The call for pastors and church leaders is a much higher one than what is typically modeled today. There seems to be an obsession for pastors to talk about things like love and self-sacrifice in very general terms, but rarely is there a careful articulation of how this can be fleshed out in our own lives by giving up our own rights.
In the words of Isaiah: “Woe to those who are heroes at drinking wine, and valiant men in mixing strong drink” (5:22). To put it another way—be not known for your alcoholic consumption and the love thereof.
The Temptation Test
This really serves to strengthen the first point made in that we are not to be a stumbling block to anyone. Let’s look at it with a slightly higher-powered lens.
When the Lord Jesus was speaking about temptation in Matthew 18, He made some very revealing statements that ought to make every Christian take their responsibility as ambassadors of Christ more seriously.
Beckoning to a child, the Lord said, “whoever causes one of these little ones who believe in me to sin, it would be better for him to have a great millstone fastened around his neck and to be drowned in the depth of the sea” (vs. 5–6).
If your presence here on earth is going to be one that causes others to even be tempted to sin, then you’re better off dead—for everyone’s sake.
He continued: “Woe to the world for temptations to sin! For it is necessary that temptations come, but woe to the one by whom the temptation comes” (vs. 7), (emphasis mine)!
These are not words to be taken lightly. If God would think us better off dead and in need of a statement of woe on our actions, then that only means one thing—we are not glorifying God. The most frightening possibility would be that we are not really saved, which could be indicated by our carelessness to God and His children. The fruit of the Spirit is the fruit of someone who is really saved. If we have been regenerated by the Holy Spirit, then His fruit will start growing—the first one being love. If we love God we will obey God and give up our rights for others.
It is true that our own sin nature and the depravity that comes with it, is able to conjure up temptations on its own (Js 1:14), yet those sinful bents can be exacerbated by the acts of others. Each person is responsible for not acting on their sinful inclinations, but everyone else can also be culpable for our temptation at the same time.
I recall the Apostle Paul’s command for children to obey their parents in Colossians 3 and Ephesians 5 & 6, while simultaneously charging parents not to provoke their children either. It goes both ways.
A Few Final Remarks
While all Christians are to be mindful of any situation that could potentially cause someone to struggle in their hearts and minds about anything in particular, pastors must be even more careful—especially as it pertains to alcohol.
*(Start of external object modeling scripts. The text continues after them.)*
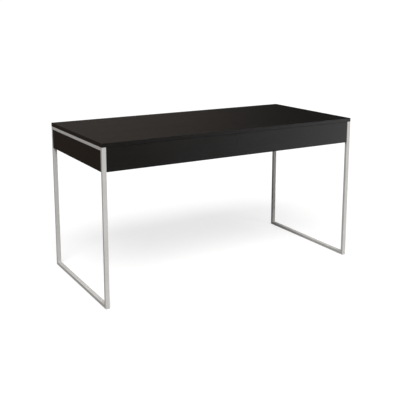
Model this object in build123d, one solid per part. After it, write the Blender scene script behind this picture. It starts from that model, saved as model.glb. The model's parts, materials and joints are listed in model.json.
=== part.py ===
from build123d import *
import os

os.makedirs("parts", exist_ok=True)

# Writing desk: a board top on two closed steel end frames, with two shallow drawers under it.
# Millimetres. X runs along the desk, -Y is the side where one sits, Z is up and z = 0 is the floor.
# What is on both halves is drawn on the left and mirrored. The top, the back panel, the front rail
# and the divider are drawn whole.

# The whole desk
LENGTH = 1400.0
DEPTH = 650.0
HEIGHT = 750.0
APRON = 127.0  # from the desk's top down to the lower edge of the fronts and panels

# Boards
TOP_BOARD = 18.0
BOARD = 15.0  # panels, front rail, divider, battens and drawer fronts
DRAWER_BOARD = 12.0  # sides and backs of the drawers
HARDBOARD = 3.0  # drawer bottoms
BAND = 1.0  # edge banding
EDGE_RADIUS = 0.4  # along the banding and the panels' outer edges
PANEL_GAP = 0.5  # between a fixed panel and the steel beside it
FRONT_GAP = 0.6  # round each drawer front, and between the two

# Rectangular steel tube, and steel plate
TUBE_WIDTH = 20.0  # along the desk
TUBE_DEPTH = 15.0  # within the plane of its frame
TUBE_WALL = 1.2
TUBE_RADIUS = 1.5
PLATE = 2.0

# Floor glides
GLIDE_PROUD = 2.0
GLIDE_RADIUS = 8.0
GLIDE_STEM_RADIUS = 4.0
GLIDE_STEM = 8.0
GLIDE_INSET = 45.0  # from the front or back of the desk

# Drawers
DRAWER_LIP = 15.0  # how far a front hangs below its drawer, for the fingers
DRAWER_HEIGHT = 65.0
DRAWER_DEPTH = 450.0
GROOVE = 6.0  # how far a drawer bottom goes into the boards round it
GROOVE_SLACK = 0.2
SHEET_SLACK = 0.5  # between a drawer bottom's edge and the end of its groove
BOTTOM_RAISE = 6.0  # from a drawer's lower edge to its bottom

# Ball-bearing drawer slides, measured inwards from the face that they are screwed to
SLIDE_LENGTH = 400.0
SLIDE_WIDTH = 12.7
SLIDE_SHEET = 1.2
SLIDE_HEIGHT = 45.0
SLIDE_START = 6.0  # behind the drawer front's rear face
OUTER_DEPTH = 9.0
MIDDLE_INSET = 3.0
MIDDLE_DEPTH = 8.0
MIDDLE_HEIGHT = 35.2
INNER_DEPTH = 6.5
INNER_HEIGHT = 25.4
CAGE_SHEET = 0.8
CAGE_LENGTH = 194.0
CAGE_START = 102.0  # behind the front end of the slide
OUTER_CAGE = (1.7, 6.8, 39.7, 6.2)  # web, depth, height, and place of its balls
INNER_CAGE = (4.7, 6.1, 29.9, 8.6)
BALL_RADIUS = 1.55
BALL_HOLE_RADIUS = 1.7
BALLS_IN_ROW = 7

# Fasteners: shank radius, head radius, head height and shank length
WOOD_SCREW = (1.9, 3.8, 2.2, 11.0)
SLIDE_SCREW = (1.6, 3.0, 1.0, 8.0)
BATTEN_SCREW = (1.9, 3.8, 2.2, 24.0)
CORNER_SCREW = (1.9, 3.6, 2.2, 38.0)
DIVIDER_SCREW = (3.3, 4.8, 2.5, 50.0)
FRONT_RAIL_SCREW = (1.9, 3.8, 2.2, 25.0)
PILOT_SLACK = 0.1
PILOT_DEPTH = 11.5  # into a panel or the top
PLATE_SLACK = 0.4  # round a screw that goes through steel plate
CAM_RADIUS = 7.5
CAM_DEPTH = 9.5
CAM_RECESS = 2.0
CAM_BOLT_RADIUS = 3.0
CAM_BOLT_HOLD = 11.0  # how far a cam's bolt goes into the drawer front

# Places worked out from the sizes above
X_OUT = LENGTH / 2
Y_OUT = DEPTH / 2
TOP_UNDER = HEIGHT - TOP_BOARD
APRON_LOW = HEIGHT - APRON
LEG_X = X_OUT - TUBE_WIDTH  # inner face of a leg, towards the knee space
LEG_Y = Y_OUT - TUBE_DEPTH  # inner face of a leg, along the end frame
TUBE_X = -X_OUT + TUBE_WIDTH / 2  # middle of the left frame's tubes
RAIL_UNDER = TOP_UNDER - TUBE_DEPTH
FRAME_LOW = GLIDE_PROUD
FRONT_BACK = -Y_OUT + BOARD  # rear face of the drawer fronts
FIXED_FRONT = FRONT_BACK + 2.0  # front end of the front rail and the divider
BACK_FACE = Y_OUT - BOARD  # front face of the back panel
DRAWER_LOW = APRON_LOW + DRAWER_LIP
DRAWER_TOP = DRAWER_LOW + DRAWER_HEIGHT
SLIDE_Z = DRAWER_LOW + DRAWER_HEIGHT / 2
SLIDE_FRONT = FRONT_BACK + SLIDE_START
PANEL_INSIDE = -X_OUT + BOARD
BATTEN_INSIDE = PANEL_INSIDE + BOARD
DIVIDER_LEFT = -BOARD / 2
FRONT_RAIL_DEPTH = 60.0

# Steel plates and brackets
TOP_TAB_YS = (-200.0, 0.0, 200.0)
TOP_TAB_WIDTH = 30.0
TAB_REACH = 25.0
TAB_SCREW_X = -LEG_X + 15.0
BACK_TAB_ZS = (APRON_LOW + 35.0, APRON_LOW + 80.0)
BACK_TAB_HEIGHT = 20.0
PANEL_TAB_HEIGHT = 12.0
PANEL_TAB_LENGTH = 22.0
PANEL_TAB_Z = APRON_LOW + 8.0
PANEL_TAB_SCREW_Y = LEG_Y - 14.0
BRACKET_XS = (-450.0, -150.0)
BRACKET_WIDTH = 18.0
BRACKET_ARM = 25.0
BRACKET_SCREW = 15.0  # from a bracket's corner to its screw

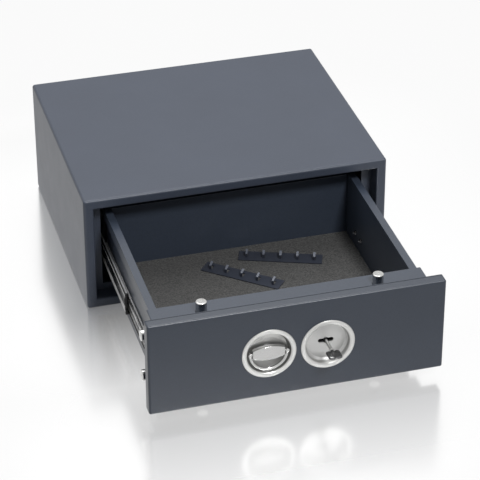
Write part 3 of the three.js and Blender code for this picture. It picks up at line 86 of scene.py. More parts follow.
class Axis(Enum):
    """A direction that a piece is built along, with the turn that takes Z to it."""

    X = (0.0, math.pi / 2, 0.0)
    Y = (-math.pi / 2, 0.0, 0.0)
    Z = (0.0, 0.0, 0.0)


class Side(Enum):
    """Left or right of the safe, seen from the front."""

    LEFT = -1
    RIGHT = 1

    @property
    def word(self) -> str:
        """The side's name as the pieces use it."""
        return self.name.lower()


def depth(distance: float) -> float:
    """Y of a plane that lies a distance behind the face of the drawer front."""
    return FRONT_Y + distance


# Modelling helpers


def deselect_all() -> None:
    """Leaves no object selected, in object mode."""
    if bpy.context.mode != "OBJECT":
        bpy.ops.object.mode_set(mode="OBJECT")
    bpy.ops.object.select_all(action="DESELECT")


def activate(piece: Piece) -> None:
    """Selects one object alone and makes it the active one.

    Args:
        piece: the object.
    """
    deselect_all()
    piece.select_set(True)
    bpy.context.view_layer.objects.active = piece


@contextmanager
def editing(piece: Piece) -> Iterator[None]:
    """Edit mode on one object.

    Args:
        piece: the mesh object to edit.

    Returns:
        A context in which the object is in edit mode.
    """
    activate(piece)
    bpy.ops.object.mode_set(mode="EDIT")
    yield
    bpy.ops.object.mode_set(mode="OBJECT")


def pick_corners() -> None:
    """Selects all vertices of the mesh in edit mode."""
    bpy.ops.mesh.select_mode(type="VERT")
    bpy.ops.mesh.select_all(action="SELECT")


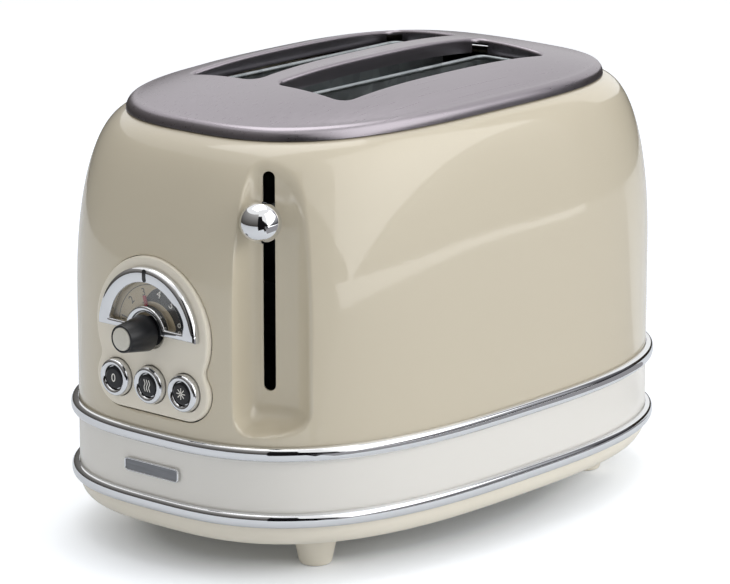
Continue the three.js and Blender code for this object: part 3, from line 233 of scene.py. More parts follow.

We cannot drink whatever we want, whenever we want, and always think we are doing so unto the glory of God. That is an entirely ridiculous, even irreverent, presumption to think that whatever we do determines the glory of God. On the contrary, it is when we act within God’s predetermined will that brings glory to God. Scripture is clear on this. It is not as if—as some would have us believe— the act of drinking alcohol commends us to God (1 Cor 8:8)! It is often in our abstinence of that thing in particular that will bring honor to God, considering the vice that so often surrounds it.
It must further be said that we must not be so offensive to the godly men who have gone before us in the past who have been documented as having enjoyed, made, been paid in, and sold things like beer and wine as being the justification for our modern and loose standard today. For one thing, they are not apostles and, therefore, do not exist as the final example of anything, per se. Secondly, there were practical benefits that spurred the consumption of beer in the Reformation period, for instance, like curbing the spread of dysentery in the water—reminiscent of Paul’s encouragement to Timothy to have some wine with his water for his frequent stomach ailments (1 Tim 5:23). Alcohol has a purifying effect in water. There is virtually zero need for any alcoholic consumption today in civilized areas, which places us in an entirely different situation, thus limiting our reasons.
It cannot be forgotten that even men of old, while at times articulating the same truths of the amoral quality of alcohol, were still privy to its common association and connotation that came with its public use. Spurgeon, in a sermon on the topic of parents whose children were not walking in the truth, once said, “I pity the father whose children are not walking in the truth, who yet is himself an earnest Christian. Must it always be so, that the father shall go to the house of God and his son to the alehouse?” His dichotomy is not without purpose.
Even Martin Luther, who has wrongly been criticized as a drunkard, wrote vehemently against drunkenness. He knew the difference and did not even want an association with it. For the modern hipster “pastor” to purposely self-promote their consistent consumption of alcohol is nothing short of having a very low view of what a pastor is actually called to do, not to mention what holiness is. Ultimately this stems from lacking the appropriate fear of God. Being above reproach becomes nearly impossible if that is what you are known for because that is a standard that is to be generally understood by all men—not just close friends who may approve and commend the practice.
This is not to say that a pastor couldn’t rightly enjoy some in his own private time, but it is not a matter for public display since impressionable eyes could be watching. Even at restaurants, the pastor must be thinking of more than himself. The time and place makes a huge difference on the perception of the order.
I have a dear friend who I knew to enjoy the taste of beer and would often order just one if he were at a restaurant—nothing more. Once he started teaching Sunday school at his church to younger children, though, he came under the conviction that it could be a devastating thing for one of his Sunday school kids to see him in a restaurant with a beer in his hands. Though he would never get drunk, he knew that it could be a devastating stumbling block, not to mention implicitly advocating alcoholic consumption as their spiritual teacher! He wisely decided not to ever order beer out again.
I told him how much I personally appreciated that because I was one of those children once. I used to immediately associate alcohol with sin—always. I only knew of it in a bad context. If I knew of a pastor who liked to drink, then I was instantly taken back to my former association with it (not mine, but family member’s) and it bothered me greatly. We eliminate the stumbling blocks by eschewing the practice. My friend’s concern was in the heart of the people who were watching and he gave up his rights. This is what God expects of us, men.
“It is good not to eat meat or drink wine or do anything that causes your brother to stumble. The faith that you have, keep between yourself and God. Blessed is the one who has no reason to pass judgment on himself for what he approves” (Rom 14:21–22).